Fair Debt Collection Practices Act
This law was established to ensure that consumers are treated fairly by debt collectors. All kinds of personal and household debts are covered in the law, including automobile loans, medical expenses, credit card debts, and more. However, the law does not apply to businesses collecting their own debts. The Act provides the following protections:
- It prohibits debt collectors from using abusive, deceptive, and unfair
practices such as:
- Using abusive language or making threats.
- Using the telephone to annoy you.
- Contacting you at inconvenient times or places.
- Misrepresenting themselves to you.
- Threatening a lawsuit or other action that the creditor does not intend to take.

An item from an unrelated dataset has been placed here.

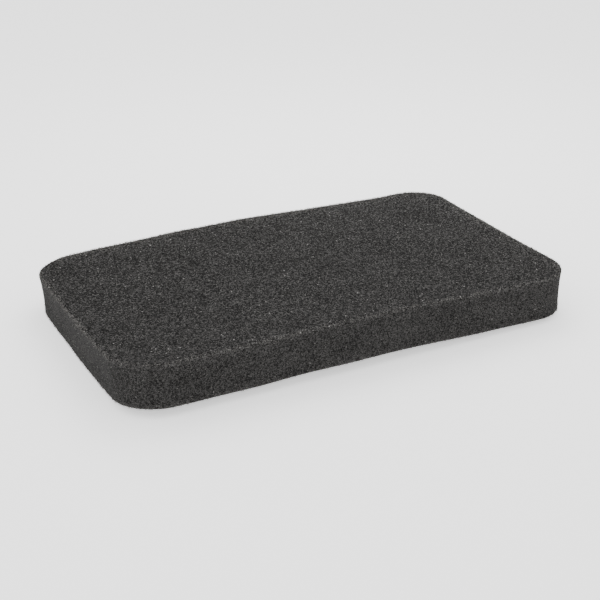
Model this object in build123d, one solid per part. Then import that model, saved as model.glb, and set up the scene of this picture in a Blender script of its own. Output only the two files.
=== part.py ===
from build123d import *
import os

# Foam element of a small engine's flat-panel air filter.
# It is one pad, die cut from a sheet of open-cell foam: a rounded rectangle with
# flat faces, whose cut edge pulls in at mid height, because the foam is squeezed
# under the cutting die and springs back.
# Frame: the origin is the middle of the pad's underside, +X runs along the length,
# +Y across the width and +Z up through the thickness.

# Driving dimensions, in millimetres
length = 200.0         # overall, along X
width = 120.0          # overall, along Y
thickness = 18.5       # of the foam sheet, along Z
corner_radius = 18.0   # of the four corners, seen from above
waist_depth = 0.4      # how far the cut edge pulls in at mid height


def pad_blank():
    """The pad as a plain rounded slab, standing on Z = 0."""
    return extrude(RectangleRounded(length, width, corner_radius), thickness)


def edge_path():
    """The pad's outline at Z = 0, as one closed wire."""
    return RectangleRounded(length, width, corner_radius).face().outer_wire()


def waist_cut():
    """A lens as tall as the pad, carried round the outline; its inner half hollows the edge."""
    path = edge_path()
    across = Plane(origin=path @ 0, x_dir=Vector(0, 0, 1), z_dir=path % 0)
    inner_arc = ThreePointArc((0, 0), (thickness / 2, waist_depth), (thickness, 0))
    outer_arc = ThreePointArc((thickness, 0), (thickness / 2, -waist_depth), (0, 0))
    return sweep(across * make_face(inner_arc + outer_arc), path=path)


def foam_element():
    """The whole pad: the slab less the hollow of its cut edge."""
    pad = pad_blank() - waist_cut()
    pad.label = "foam_element"
    return pad


os.makedirs("parts", exist_ok=True)
export_step(foam_element(), "parts/foam_element.step")
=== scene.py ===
# %% [markdown]
# # A foam element for a small engine's air filter
#
# The object is one pad of charcoal foam. It lies in the air filter box of a mower or a
# generator, and the engine breathes through it. It is polyurethane foam with open cells:
# every cell is a small cage of thin struts, less than half a millimetre across, and its
# windows are gone, so air passes and dust sticks to the struts.
#
# There is nothing to assemble, so all the work is in the surface. From near to far a
# person sees three things: cells cut open, with a lit strut beside a dark hole; a rim
# that is ragged, because a die chopped through the cells; and a pad that is never quite
# flat, because it is soft. Each of them is made here in turn.

# %% Load the frame
import math

import bpy
import numpy as np
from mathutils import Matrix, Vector, geometry, noise


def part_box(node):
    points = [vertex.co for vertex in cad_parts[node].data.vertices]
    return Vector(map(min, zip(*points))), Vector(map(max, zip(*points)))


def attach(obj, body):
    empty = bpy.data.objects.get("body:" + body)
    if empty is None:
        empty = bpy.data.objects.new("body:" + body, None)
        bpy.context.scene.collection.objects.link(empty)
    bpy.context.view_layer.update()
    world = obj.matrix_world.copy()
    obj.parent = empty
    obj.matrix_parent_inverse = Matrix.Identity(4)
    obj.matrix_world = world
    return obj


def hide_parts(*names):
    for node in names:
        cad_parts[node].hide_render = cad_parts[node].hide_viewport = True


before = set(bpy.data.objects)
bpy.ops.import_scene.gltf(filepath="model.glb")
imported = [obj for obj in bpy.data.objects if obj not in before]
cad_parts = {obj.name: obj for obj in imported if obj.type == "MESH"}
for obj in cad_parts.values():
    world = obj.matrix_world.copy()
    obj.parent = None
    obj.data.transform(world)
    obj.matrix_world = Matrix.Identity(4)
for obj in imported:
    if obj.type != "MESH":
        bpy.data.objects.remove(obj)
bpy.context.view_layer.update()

# %% [markdown]
# ## The shape of the cut
#
# Foam comes as a sheet and the pad is stamped out of it. The die squeezes the sheet
# before it cuts, and when the foam springs back, its edge is hollow: the pad is a
# little narrower at mid height than at its two faces.
#
# The outline is a rounded rectangle. One could draw it and extrude it, but then the
# edge is a strip with nothing in it to shape. Here the outline is a function that gives
# evenly spaced points, so that the same few lines make every ring of the pad: a ring is
# the outline, moved inwards by some distance and lifted to some height.

# %% Rings of the outline
MM = 0.001
POINTS_ROUND = 1500

pad_low, pad_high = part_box("foam_element")
length, width, thickness = pad_high - pad_low
corner_radius = 18 * MM


def outline_guides():
    """For each end of a straight or an arc: the way along, the arc's centre and the heading."""
    long_side = length - 2 * corner_radius
    short_side = width - 2 * corner_radius
    quarter = corner_radius * math.pi / 2
    along = np.cumsum([0] + [short_side, quarter, long_side, quarter] * 2)
    centre_x = np.array([1, 1, 1, -1, -1, -1, -1, 1, 1]) * long_side / 2
    centre_y = np.array([-1, 1, 1, 1, 1, -1, -1, -1, -1]) * short_side / 2
    heading = np.array([0, 0, 1, 1, 2, 2, 3, 3, 4]) * math.pi / 2
    return along, centre_x, centre_y, heading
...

- Collecting more from you than you owe.
- It establishes the procedure for debt collection:
- First, within five days after the debt collector’s initial contact with you, the debt collector must send you a statement of the amount you owe the creditor, and what action you can take if you dispute owing the money.
- Second, if you send a letter within 30 days disputing that you owe the money, then the debt collector cannot make further collection efforts until it sends you proof of the debt.
- Third, the debt collector cannot collect for any debt that cannot be verified.
- It limits debt collector contact with third parties (except to locate you).
- It requires that if you owe several debts, the money you provide must be applied as you wish.